The poor and the salaried class was getting buried under the heap of rising cost of utilities, and direct and indirect taxes, which have left substantially less to pay for eatables, education, healthcare, clothing, etc. Amid rising cost of living and increasing unemployment those who were unable to bear the burden, either committed suicide or were being sucked into criminal activities. Many of the low-income families have withdrawn their children from educational institutions.

The government has embarked on a vigorous programme to increase its revenues to meet its ever-increasing current expenditures. It is looking into every aspect of public life to explore new venues that could produce more revenues through new taxation. The public has no escape but to submit meekly to the wishes of a voracious administration.

The successive government have utterly failed to fill the gap between revenues and expenditure. More taxation is not the answer. People are already overtaxed. Any more taxes or hike in prices would cripple them economically and the government would be left with holding tax notices but no taxpayers.

Yet the government claims that inflation is under control and prices of only few items have increased. Such announcements completely ditached from reality, only add salt to the wounds of distressed class of consumers. Even the governor State Bank, in his annual report recently released has conceded that official inflation figures are losing public creditability.

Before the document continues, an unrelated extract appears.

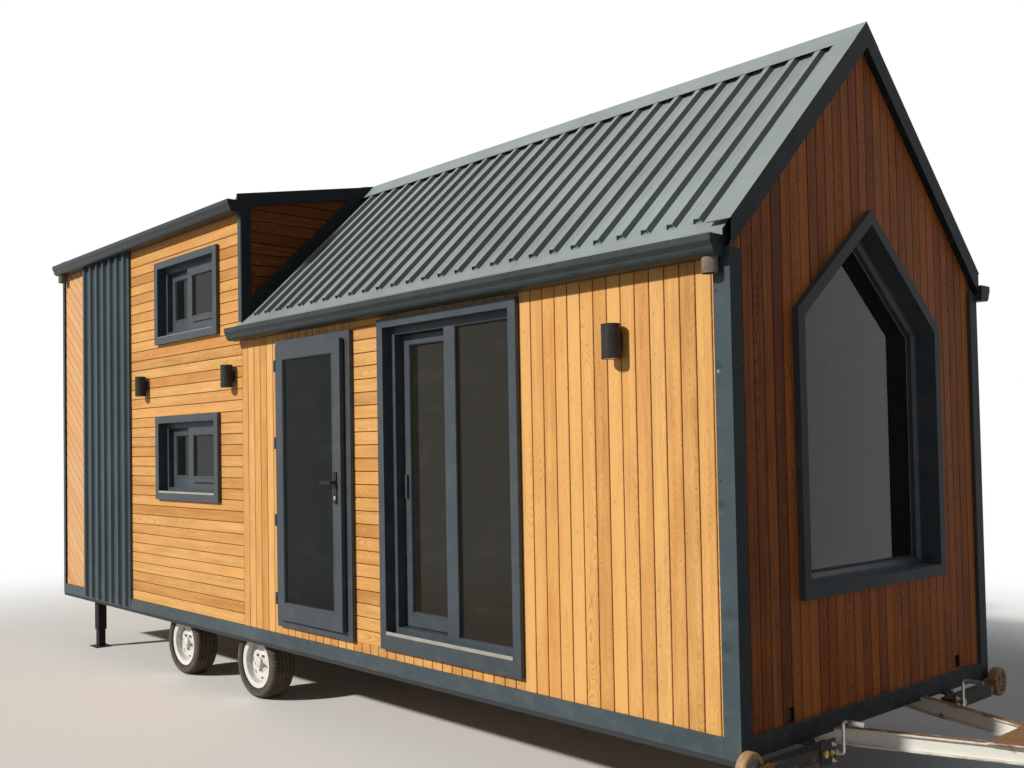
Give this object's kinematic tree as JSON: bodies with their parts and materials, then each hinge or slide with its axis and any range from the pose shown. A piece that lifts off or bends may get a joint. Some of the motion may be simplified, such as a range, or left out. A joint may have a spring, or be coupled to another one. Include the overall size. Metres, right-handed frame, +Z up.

As far as unemployment is concerned, observations suggest that the situation has deteriorated. No official figures are available about this very critical indicator. The government is silent on the issue as to how many new jobs have been created during the last two years. Ironically, press reports suggest that the government is planning to lay off more people. Will this help the economy to come out of the heavy smog. Certainly not. The export or agriculture-driven growth is likely to be mitigated by the heat of inflation, growing unemployment and falling disposable income of spenders, not to mention the hard-hit segments of the population the salaried class and the poor.